My country men, a religion which does not inculcate universal compassion is no religion at all. Similarly, a human being without the faculty of compassion is no human at all. Our God has never discriminated between one people and another. This is illustrated by the fact that all the potentials and capabilities which have been granted to the Aryans have also been granted to the races inhabiting Arabia, Persia, Syria, China, Japan, Europe and America. The Earth created by God provides a common floor for all people alike, and His sun and moon and many stars are a source of radiance and provide many other benefits to all alike. Likewise, all people benefit from the elements created by Him such as air, water, fire and earth, and similarly from other products created by Him such as grain, fruit, and healing agents, etcetera. These attributes of God teach us the lesson that we, too, should behave magnanimously and kindly towards our fellow human beings and should not be petty of heart and illiberal.[1]


Of all the principles to which I have been made to adhere firmly, there is one that has specifically been revealed to me by God Himself. That principle is to desist from declaring false in essence such religions as have been revealed by God through His prophet and which have the following characteristics; they have met with wide acceptance in certain regions of the world, having survived all challenges they have become well established and deeply rooted.

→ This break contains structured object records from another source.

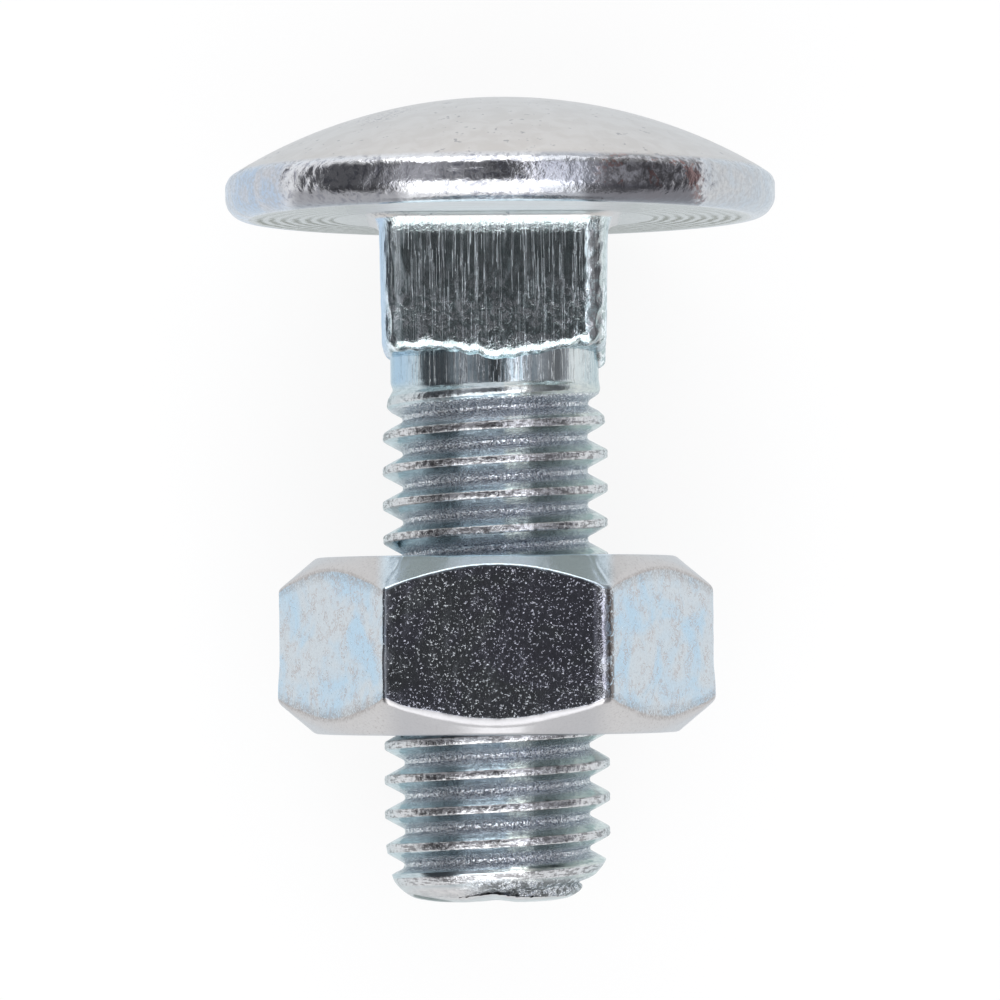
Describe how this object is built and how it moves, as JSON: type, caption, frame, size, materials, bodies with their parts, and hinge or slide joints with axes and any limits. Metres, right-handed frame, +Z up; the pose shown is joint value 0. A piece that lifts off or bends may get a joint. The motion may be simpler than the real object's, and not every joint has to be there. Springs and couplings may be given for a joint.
{
  "type": "carriage bolt with hex nut",
  "caption": "Cup-head square-neck bolt lying on its side, with a coarse rolled thread and a hex nut screwed part-way on; the nut travels along the thread.",
  "frame": {"origin": "on the surface that it lies on, under the middle of its outline", "axes": "+Z up, +Y from the thread's end towards the head; the bolt's axis is tilted 9.2 degrees about X, head end higher, because the head's rim is wider than the nut"},
  "size_m": [0.024, 0.0354, 0.0239],
  "materials": {
    "bolt_zinc": "bright zinc plating over forged and rolled steel, with a faint blue tint",
    "nut_zinc": "bright zinc plating with an orange-peel texture and a faint blue tint"
  },
  "bodies": {
    "bolt": {"bolt": "bolt_zinc"},
    "nut": {"hex_nut": "nut_zinc"}
  },
  "joints": [
    {"name": "nut_travel", "type": "slide", "parent": "bolt", "child": "nut", "axis": [0, -0.9871, -0.1599], "range_m": [-0.006, 0.0165]}
  ]
}
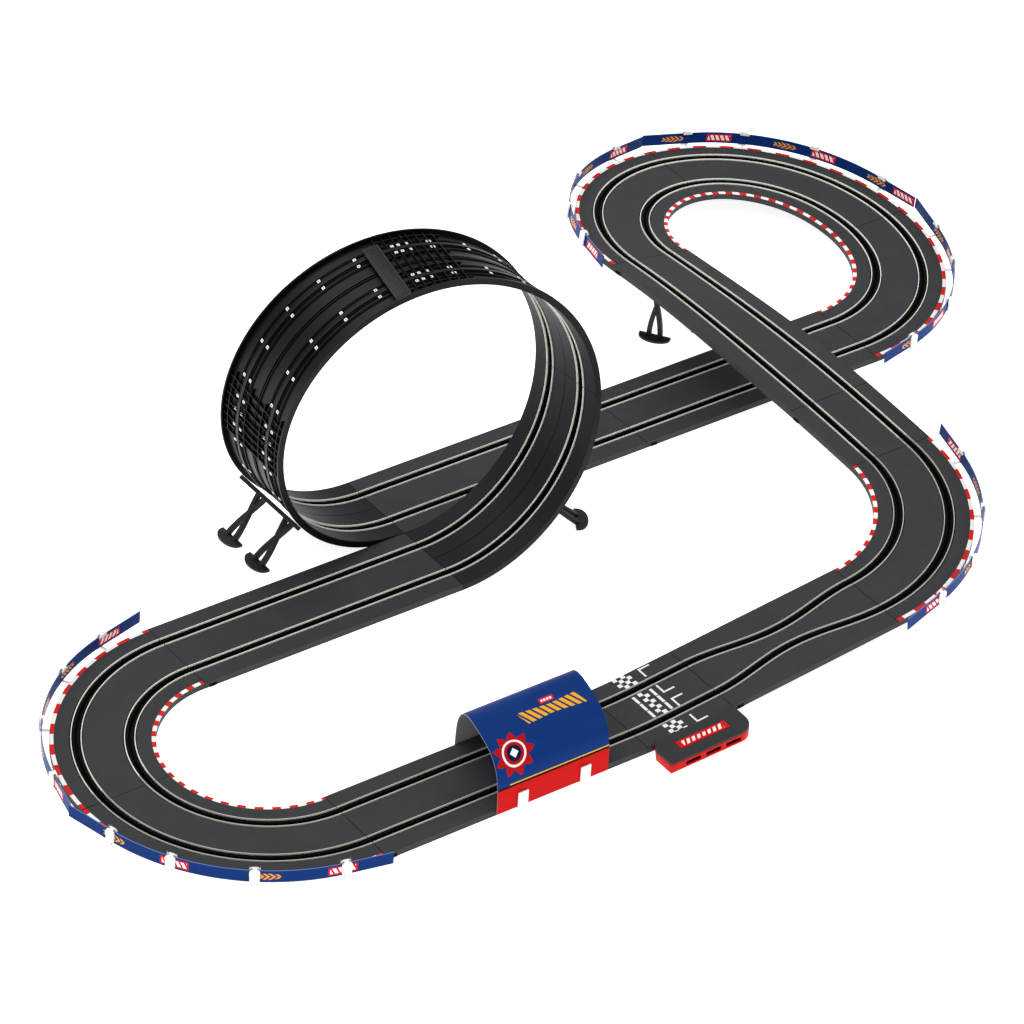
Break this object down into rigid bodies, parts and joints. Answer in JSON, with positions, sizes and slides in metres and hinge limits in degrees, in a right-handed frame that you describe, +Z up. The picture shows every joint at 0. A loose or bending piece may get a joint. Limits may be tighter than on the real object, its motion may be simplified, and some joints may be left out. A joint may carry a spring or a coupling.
{
  "type": "slot car track set",
  "caption": "Slot car track layout: a closed circuit with a vertical loop, bridge crossing, walled curves, narrowing lanes, plug-in power housing and a lift-off tunnel.",
  "frame": {"origin": "on the floor, at the middle of the set's bounding box", "axes": "+X along the straights, from the left curve towards the bridge end; +Y from the tunnel side to the loop and far curve; +Z up"},
  "size_m": [1.514, 0.969, 0.3808],
  "materials": {
    "track": "matte dark grey with a fine grain",
    "loop": "satin bluish black",
    "rail": "dull plated strip",
    "barrier": "printed strip, royal blue",
    "post": "white, satin",
    "clip": "milky white, satin",
    "tunnel": "printed sheet, royal blue over a red band",
    "cover": "matte dark grey",
    "base": "red, satin",
    "label": "printed red plate with plain white marks",
    "board": "green lacquered board, hidden",
    "socket": "black",
    "support": "matte brownish black"
  },
  "bodies": {
    "circuit": {"track_tunnel_straight": "track", "track_connecting_section": "track", "track_narrow_section": "track", "track_right_curve": "track", "track_short_straight": "track", "track_bridge_straight": "track", "track_far_curve_1": "track", "track_far_curve_2": "track", "track_far_curve_3": "track", "track_underpass_straight": "track", "track_exit_straight": "track", "track_return_straight": "track", "track_left_curve_1": "track", "track_left_curve_2": "track", "loop_arc_1": "loop", "loop_arc_2": "loop", "loop_arc_3": "loop", "loop_arc_4": "loop", "rail_right_lane_outer": "rail", "rail_right_lane_inner": "rail", "rail_left_lane_inner": "rail", "rail_left_lane_outer": "rail", "left_barrier_1": "barrier", "left_barrier_2": "barrier", "right_barrier_1": "barrier", "far_barrier_1": "barrier", "far_barrier_2": "barrier", "far_barrier_3": "barrier", "left_post_2": "post", "left_post_4": "post", "left_post_6": "post", "left_post_8": "post", "right_post_2": "post", "right_post_4": "post", "far_post_2": "post", "far_post_4": "post", "far_post_6": "post", "far_post_8": "post", "far_post_10": "post", "far_post_12": "post", "tunnel_clip_near_1": "clip", "tunnel_clip_near_2": "clip", "tunnel_clip_away_1": "clip", "tunnel_clip_away_2": "clip", "housing_cover": "cover", "housing_base": "base", "housing_label": "label", "circuit_board": "board", "power_socket": "socket", "controller_socket_1": "socket", "controller_socket_2": "socket", "loop_strut_1": "support", "loop_strut_2": "support", "loop_stabiliser": "support", "bridge_support_west": "support", "bridge_support_east": "support", "loop_strap": "support", "loop_tie_plate": "support"},
    "tunnel": {"tunnel_arch": "tunnel"}
  },
  "joints": [
    {"name": "tunnel_lift", "type": "slide", "parent": "circuit", "child": "tunnel", "axis": [0, 0, 1], "range_m": [0, 0.1]}
  ]
}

Having stood the test of time for long, they have acquired a measure of age and an air of permanence.  According to this principle, such religions are essentially true and their founders were most certainly prophets of God.[2]


This is a most attractive and peace giving principle which provides the basis of reconciliation amongst nations and promotes better moral conduct. This principle teaches us to believe in the truth of all prophets wherever they might have appeared; in India, Persia or China or any other country and for whom God has filled the hearts of millions of people with awe and deep respect and has caused their religion to be firmly rooted.[3]

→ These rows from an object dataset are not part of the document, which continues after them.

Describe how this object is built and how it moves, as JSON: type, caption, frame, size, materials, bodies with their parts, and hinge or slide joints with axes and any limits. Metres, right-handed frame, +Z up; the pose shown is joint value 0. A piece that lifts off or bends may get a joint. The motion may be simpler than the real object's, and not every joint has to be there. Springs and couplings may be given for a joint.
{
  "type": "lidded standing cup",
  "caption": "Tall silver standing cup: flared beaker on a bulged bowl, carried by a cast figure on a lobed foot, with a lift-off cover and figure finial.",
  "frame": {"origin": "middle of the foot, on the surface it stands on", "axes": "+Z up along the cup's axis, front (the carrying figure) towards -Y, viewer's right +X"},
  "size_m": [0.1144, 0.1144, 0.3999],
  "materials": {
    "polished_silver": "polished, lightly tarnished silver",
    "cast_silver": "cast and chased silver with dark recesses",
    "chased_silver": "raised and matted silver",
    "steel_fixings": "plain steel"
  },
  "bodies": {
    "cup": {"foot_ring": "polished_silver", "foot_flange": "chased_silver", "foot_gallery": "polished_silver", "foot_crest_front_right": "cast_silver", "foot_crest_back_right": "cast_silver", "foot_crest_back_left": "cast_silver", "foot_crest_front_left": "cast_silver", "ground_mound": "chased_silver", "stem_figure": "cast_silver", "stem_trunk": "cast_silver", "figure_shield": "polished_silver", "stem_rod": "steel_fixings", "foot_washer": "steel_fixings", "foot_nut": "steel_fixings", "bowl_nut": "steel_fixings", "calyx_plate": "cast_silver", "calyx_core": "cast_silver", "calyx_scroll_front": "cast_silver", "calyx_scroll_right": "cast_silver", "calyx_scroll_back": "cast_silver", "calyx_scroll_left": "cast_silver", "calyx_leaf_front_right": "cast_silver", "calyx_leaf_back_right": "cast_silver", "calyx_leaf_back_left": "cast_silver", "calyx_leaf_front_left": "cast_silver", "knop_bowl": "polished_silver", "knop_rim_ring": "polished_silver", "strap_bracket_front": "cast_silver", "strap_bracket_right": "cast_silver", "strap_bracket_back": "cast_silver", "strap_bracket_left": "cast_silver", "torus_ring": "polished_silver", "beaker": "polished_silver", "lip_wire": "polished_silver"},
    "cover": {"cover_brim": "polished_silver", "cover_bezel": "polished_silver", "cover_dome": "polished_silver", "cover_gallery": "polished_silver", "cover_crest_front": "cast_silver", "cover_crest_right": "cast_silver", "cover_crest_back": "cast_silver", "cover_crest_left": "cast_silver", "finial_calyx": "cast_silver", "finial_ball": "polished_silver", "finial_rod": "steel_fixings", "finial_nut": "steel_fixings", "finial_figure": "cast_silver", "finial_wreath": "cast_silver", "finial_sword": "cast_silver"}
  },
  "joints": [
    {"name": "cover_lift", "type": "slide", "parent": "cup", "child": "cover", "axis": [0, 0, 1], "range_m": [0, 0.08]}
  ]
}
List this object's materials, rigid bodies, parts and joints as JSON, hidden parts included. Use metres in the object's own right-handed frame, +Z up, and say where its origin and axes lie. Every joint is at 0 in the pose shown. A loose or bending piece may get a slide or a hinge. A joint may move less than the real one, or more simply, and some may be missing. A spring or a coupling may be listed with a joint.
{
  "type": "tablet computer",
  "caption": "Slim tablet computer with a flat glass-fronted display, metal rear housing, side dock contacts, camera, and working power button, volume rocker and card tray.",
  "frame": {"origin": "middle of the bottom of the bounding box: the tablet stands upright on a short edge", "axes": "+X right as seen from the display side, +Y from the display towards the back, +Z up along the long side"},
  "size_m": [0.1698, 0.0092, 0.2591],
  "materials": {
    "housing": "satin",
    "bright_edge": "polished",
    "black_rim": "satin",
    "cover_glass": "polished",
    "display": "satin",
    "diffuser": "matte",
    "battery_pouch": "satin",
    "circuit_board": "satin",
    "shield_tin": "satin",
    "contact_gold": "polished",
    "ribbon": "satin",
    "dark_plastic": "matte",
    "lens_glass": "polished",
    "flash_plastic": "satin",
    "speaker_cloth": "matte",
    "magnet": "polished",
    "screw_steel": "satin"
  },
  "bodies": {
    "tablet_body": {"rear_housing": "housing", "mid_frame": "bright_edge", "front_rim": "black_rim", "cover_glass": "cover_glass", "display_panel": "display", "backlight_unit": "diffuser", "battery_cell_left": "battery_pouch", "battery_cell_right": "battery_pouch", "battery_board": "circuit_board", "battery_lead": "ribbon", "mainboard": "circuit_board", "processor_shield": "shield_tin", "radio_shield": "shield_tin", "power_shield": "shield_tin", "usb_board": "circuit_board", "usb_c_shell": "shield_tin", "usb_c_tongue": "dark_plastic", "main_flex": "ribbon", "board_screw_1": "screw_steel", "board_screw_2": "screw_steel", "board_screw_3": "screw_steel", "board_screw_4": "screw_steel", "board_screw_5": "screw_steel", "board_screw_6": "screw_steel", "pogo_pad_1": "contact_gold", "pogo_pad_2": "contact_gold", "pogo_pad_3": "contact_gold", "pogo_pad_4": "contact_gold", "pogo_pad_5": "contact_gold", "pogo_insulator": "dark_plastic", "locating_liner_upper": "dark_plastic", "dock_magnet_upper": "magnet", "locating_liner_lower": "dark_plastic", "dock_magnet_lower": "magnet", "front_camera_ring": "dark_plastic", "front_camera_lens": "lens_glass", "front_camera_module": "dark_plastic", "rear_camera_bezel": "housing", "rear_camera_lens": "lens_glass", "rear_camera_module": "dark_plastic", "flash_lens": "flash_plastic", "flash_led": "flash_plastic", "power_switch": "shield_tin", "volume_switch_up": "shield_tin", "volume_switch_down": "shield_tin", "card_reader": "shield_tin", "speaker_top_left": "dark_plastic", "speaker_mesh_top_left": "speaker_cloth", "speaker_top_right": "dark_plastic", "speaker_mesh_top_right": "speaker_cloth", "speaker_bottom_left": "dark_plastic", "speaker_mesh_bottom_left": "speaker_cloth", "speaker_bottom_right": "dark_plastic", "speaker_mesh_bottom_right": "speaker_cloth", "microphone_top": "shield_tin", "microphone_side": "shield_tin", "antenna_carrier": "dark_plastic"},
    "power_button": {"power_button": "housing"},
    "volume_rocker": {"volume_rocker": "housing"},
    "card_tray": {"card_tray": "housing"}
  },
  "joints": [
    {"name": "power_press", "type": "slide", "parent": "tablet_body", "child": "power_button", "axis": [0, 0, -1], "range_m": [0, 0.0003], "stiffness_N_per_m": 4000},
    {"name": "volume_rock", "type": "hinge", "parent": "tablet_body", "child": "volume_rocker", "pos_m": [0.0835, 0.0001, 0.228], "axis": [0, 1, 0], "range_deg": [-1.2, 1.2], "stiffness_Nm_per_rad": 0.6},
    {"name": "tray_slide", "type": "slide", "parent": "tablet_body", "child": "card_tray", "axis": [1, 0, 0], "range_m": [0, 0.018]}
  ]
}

I also dare to make another submission. It is evident from the historical records that when the third of the Roman Caesars ascended the throne, and had firmly established his authority, he thought of organising a debate amongst the two well-known sects among the Christians. one who believed in the Oneness of God and the other that considered Jesusas as god. The debate took place in the presence of the Caesar of Rome in good decorum and arrangement. Hundreds of chairs were laid to seat honoured observers and members of the government according to their status to listen to the debate. The debate of the priests from both sides lasted for forty days in the court of the king. The Roman Caesar listened to the arguments from both sides and pondered over them. In the end, the sect considering Jesus, the Messiah, to be only a messenger of God and a prophet prevailed. The other sect faced such defeat that the Caesar disclosed in the gathering that he was drawn towards the sect believing in the Oneness of God due to their argument and not of his own consideration. Before leaving the gathering, he adopted the belief of Oneness of God and became one of those mentioned also in the Holy Qur’an and stopped using the phrase ‘son’ with reference to God.

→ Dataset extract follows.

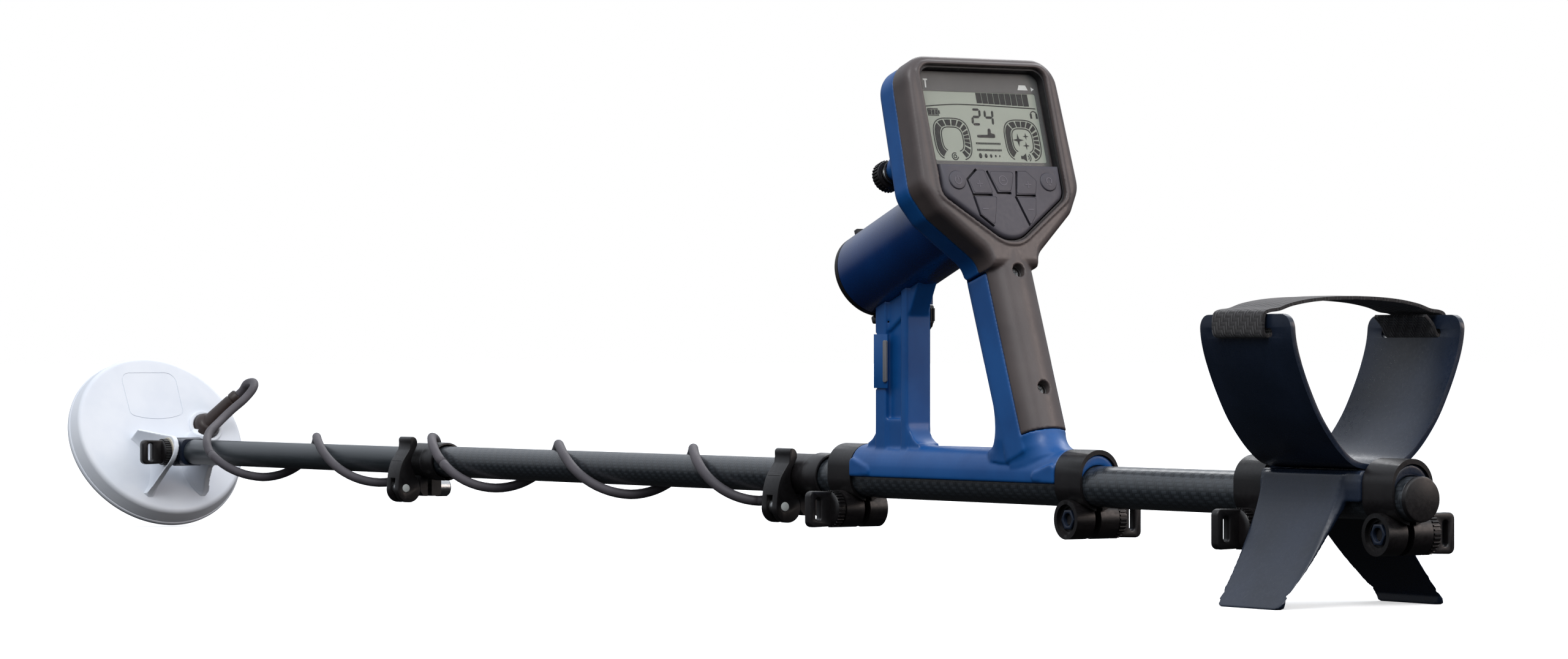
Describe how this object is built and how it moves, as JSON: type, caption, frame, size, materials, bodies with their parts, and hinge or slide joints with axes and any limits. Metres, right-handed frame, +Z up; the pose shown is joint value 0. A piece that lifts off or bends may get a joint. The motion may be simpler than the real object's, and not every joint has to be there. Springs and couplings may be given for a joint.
{
  "type": "metal detector",
  "caption": "Hand-held metal detector: round search coil on a telescopic shaft with cam locks, upright grip with display and keypad, battery tube, arm cuff with strap and stand legs.",
  "frame": {"origin": "on the ground under the middle of the object's overall box", "axes": "+X runs along the shaft towards the arm cuff, +Z is up and +Y is the side away from the lock levers"},
  "size_m": [1.4534, 0.134, 0.2879],
  "materials": {
    "coil_white": "satin white plastic",
    "blue_plastic": "satin blue plastic",
    "grey_plastic": "satin warm grey plastic",
    "soft_keys": "matt warm grey silicone",
    "black_plastic": "satin black plastic",
    "cuff_plastic": "satin blue black plastic",
    "carbon": "woven carbon composite under clear resin",
    "dark_tube": "plain dark composite",
    "steel": "plain steel",
    "copper": "enamelled copper wire, wound",
    "glass": "clear window",
    "display": "grey green liquid crystal",
    "board": "green solder resist",
    "webbing": "coarse woven webbing",
    "lead_rubber": "matt grey sheath"
  },
  "bodies": {
    "shaft": {"upper_tube": "carbon", "end_cap": "black_plastic", "collar_2": "black_plastic", "lock_bolt_2": "steel", "handle_frame": "blue_plastic", "front_cover": "grey_plastic", "grip_screw_upper": "steel", "grip_screw_lower": "steel", "pod_housing": "blue_plastic", "display_window": "glass", "lcd_panel": "display", "circuit_board": "board", "speaker": "black_plastic", "keypad": "soft_keys", "battery_housing": "blue_plastic", "battery_pack": "black_plastic", "coil_plug": "black_plastic", "handle_front_clamp": "black_plastic", "handle_rear_clamp": "black_plastic", "coil_lead_middle": "lead_rubber", "coil_lead_pod": "lead_rubber"},
    "middle": {"middle_tube": "carbon", "collar_1": "black_plastic", "lock_bolt_1": "steel", "coil_lead_lower": "lead_rubber", "coil_lead_lock": "lead_rubber"},
    "lower": {"lower_tube": "dark_tube", "yoke_insert": "black_plastic", "coil_lead_loop": "lead_rubber"},
    "coil": {"coil_cover": "coil_white", "coil_base": "coil_white", "coil_winding": "copper", "coil_gland": "black_plastic", "yoke_bolt": "steel"},
    "yoke_knob": {"yoke_knob": "black_plastic"},
    "lever_1": {"lever_1": "black_plastic", "lever_pin_1": "steel"},
    "lever_2": {"lever_2": "black_plastic", "lever_pin_2": "steel"},
    "handle_front_knob": {"handle_front_knob": "black_plastic"},
    "handle_rear_knob": {"handle_rear_knob": "black_plastic"},
    "cuff": {"arm_cuff": "cuff_plastic", "cuff_strap": "webbing", "cuff_stand": "cuff_plastic", "cuff_front_clamp": "black_plastic", "cuff_rear_clamp": "black_plastic"},
    "cuff_front_knob": {"cuff_front_knob": "black_plastic"},
    "cuff_rear_knob": {"cuff_rear_knob": "black_plastic"},
    "battery_cap": {"battery_cap": "black_plastic"},
    "battery_latch": {"battery_latch": "black_plastic"},
    "port_door": {"port_door": "blue_plastic"},
    "socket_cap": {"socket_cap": "black_plastic"},
    "key_power": {"key_power": "soft_keys"},
    "key_light": {"key_light": "soft_keys"},
    "key_mode": {"key_mode": "soft_keys"},
    "key_left_plus": {"key_left_plus": "soft_keys"},
    "key_left_minus": {"key_left_minus": "soft_keys"},
    "key_right_plus": {"key_right_plus": "soft_keys"},
    "key_right_minus": {"key_right_minus": "soft_keys"}
  },
  "joints": [
    {"name": "middle_slide", "type": "slide", "parent": "shaft", "child": "middle", "axis": [1, 0, 0], "range_m": [0, 0.3], "deforming": ["coil_lead_middle"]},
    {"name": "lower_slide", "type": "slide", "parent": "middle", "child": "lower", "axis": [1, 0, 0], "range_m": [0, 0.2], "deforming": ["coil_lead_lower"]},
    {"name": "coil_tilt", "type": "hinge", "parent": "lower", "child": "coil", "pos_m": [-0.6393, 0, 0.0545], "axis": [0, 1, 0], "range_deg": [-75, 32], "deforming": ["coil_lead_loop"]},
    {"name": "yoke_knob_turn", "type": "hinge", "parent": "coil", "child": "yoke_knob", "pos_m": [-0.6393, 0, 0.0545], "axis": [0, 1, 0], "continuous": true},
    {"name": "lever_open_1", "type": "hinge", "parent": "middle", "child": "lever_1", "pos_m": [-0.2923, -0.0177, 0.0369], "axis": [1, 0, 0], "range_deg": [0, 100]},
    {"name": "lever_open_2", "type": "hinge", "parent": "shaft", "child": "lever_2", "pos_m": [0.1657, -0.0177, 0.0369], "axis": [1, 0, 0], "range_deg": [0, 100]},
    {"name": "handle_front_knob_turn", "type": "hinge", "parent": "shaft", "child": "handle_front_knob", "pos_m": [0.2307, 0, 0.037], "axis": [0, 1, 0], "continuous": true},
    {"name": "handle_rear_knob_turn", "type": "hinge", "parent": "shaft", "child": "handle_rear_knob", "pos_m": [0.4512, 0, 0.037], "axis": [0, 1, 0], "continuous": true},
    {"name": "cuff_front_knob_turn", "type": "hinge", "parent": "cuff", "child": "cuff_front_knob", "pos_m": [0.6057, 0, 0.037], "axis": [0, 1, 0], "continuous": true},
    {"name": "cuff_rear_knob_turn", "type": "hinge", "parent": "cuff", "child": "cuff_rear_knob", "pos_m": [0.7077, 0, 0.037], "axis": [0, 1, 0], "continuous": true},
    {"name": "cuff_slide", "type": "slide", "parent": "shaft", "child": "cuff", "axis": [1, 0, 0], "range_m": [-0.09, 0.004]},
    {"name": "key_power_press", "type": "slide", "parent": "shaft", "child": "key_power", "axis": [-0.9542, 0, -0.299], "range_m": [0, 0.0006], "stiffness_N_per_m": 1500},
    {"name": "key_light_press", "type": "slide", "parent": "shaft", "child": "key_light", "axis": [-0.9542, 0, -0.299], "range_m": [0, 0.0006], "stiffness_N_per_m": 1500},
    {"name": "key_mode_press", "type": "slide", "parent": "shaft", "child": "key_mode", "axis": [-0.9542, 0, -0.299], "range_m": [0, 0.0006], "stiffness_N_per_m": 1500},
    {"name": "key_left_plus_press", "type": "slide", "parent": "shaft", "child": "key_left_plus", "axis": [-0.9542, 0, -0.299], "range_m": [0, 0.0006], "stiffness_N_per_m": 1500},
    {"name": "key_left_minus_press", "type": "slide", "parent": "shaft", "child": "key_left_minus", "axis": [-0.9542, 0, -0.299], "range_m": [0, 0.0006], "stiffness_N_per_m": 1500},
    {"name": "key_right_plus_press", "type": "slide", "parent": "shaft", "child": "key_right_plus", "axis": [-0.9542, 0, -0.299], "range_m": [0, 0.0006], "stiffness_N_per_m": 1500},
    {"name": "key_right_minus_press", "type": "slide", "parent": "shaft", "child": "key_right_minus", "axis": [-0.9542, 0, -0.299], "range_m": [0, 0.0006], "stiffness_N_per_m": 1500},
    {"name": "battery_cap_open", "type": "hinge", "parent": "shaft", "child": "battery_cap", "pos_m": [0.23833, 0, 0.19495], "axis": [0, 1, 0], "range_deg": [0, 100]},
    {"name": "battery_latch_open", "type": "hinge", "parent": "battery_cap", "child": "battery_latch", "pos_m": [0.25595, 0, 0.14443], "axis": [0, 1, 0], "range_deg": [0, 35]},
    {"name": "port_door_open", "type": "hinge", "parent": "shaft", "child": "port_door", "pos_m": [0.2622, 0.0076, 0.0665], "axis": [0, 0, -1], "range_deg": [0, 90]},
    {"name": "socket_cap_turn", "type": "hinge", "parent": "shaft", "child": "socket_cap", "pos_m": [0.31484, -0.036, 0.2231], "axis": [0.9542, 0, 0.299], "continuous": true}
  ]
}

Thereafter, the next three Caesars who ascended the throne also believed in the Oneness of God. This shows that such conferences were a tradition of the Christian kings of the past and led to great changes. Pondering over such events, it is the earnest desire of my heart that our Empress of India may also hold such a conference presided from the throne. It would be a memorable spiritual event. This conference should be of a broader scope than that held by the Caesar of Rome as our Honoured Empress has a higher status than the Roman Emperor. An additional reason for this request is that since the people of this country have come to know of the Conference of Religions in America, naturally hearts are excited that Your Majesty should also arrange such a conference in London so that, due to this event, groups of loyal subjects in this country and their leaders and scholars may meet Your Majesty at the capital; and so that Your Majesty’s eyes may also fall on the thousands of loyal subjects of British India, and respected citizens of India be seen in the streets and boulevards of London for a few weeks. It will be necessary that every participant present his faith’s excellences and not malign others. If such a conference takes place, it will be a legendary spiritual event from our Honoured Queen and England, which has been fed with Islamic matters incorrectly, will be introduced to the true face of Islam. In this way, the people of England will be apprised to the true philosophy of every religion. It is not a satisfactory state of affairs that the information about the religions of India reaches England through priests, because the books of the priests which mention other religions are like a polluted drain of water containing much refuse and waste. The priests do not want to elicit the truth, rather, they want to hide it. There is such an adulteration of prejudice in their writings that it is difficult, indeed impossible, that the real truth about religions should reach England. If they had good intentions, they would not have raised such objections on the Qur’an as can also be raised against the Torah of Moses. If they had fear of God, they would not have relied upon such books, which, in the view of Muslims, are unauthentic and devoid of definitive truths […] Therefore, it is highly desirable that for the good of humanity a conference of religions be held by the Empress of India to disseminate the reality of religions.[4]




1.  Hazrat Mirza Ghulam Ahmadas, A Message of Peace (Surrey: Islam International Publications Ltd., 2007), 6.

2.  Hazrat Mirza Ghulam Ahmadas, “Tohfa Qaisariyah,” in Roohani Khaza’in 2009, Vol. 12 (Surrey: Islam International Publications Ltd. 2009), 256.

3.  Hazrat Mirza Ghulam Ahmadas, “Tohfa Qaisariyah,” in Roohani Khaza’in 2009, Vol. 12 (Surrey: Islam International Publications Ltd. 2009), 259.

4.  Hazrat Mirza Ghulam Ahmadas, A Gift for the Queen (Surrey: Islam International Publications Ltd., 2012), 25 – 27.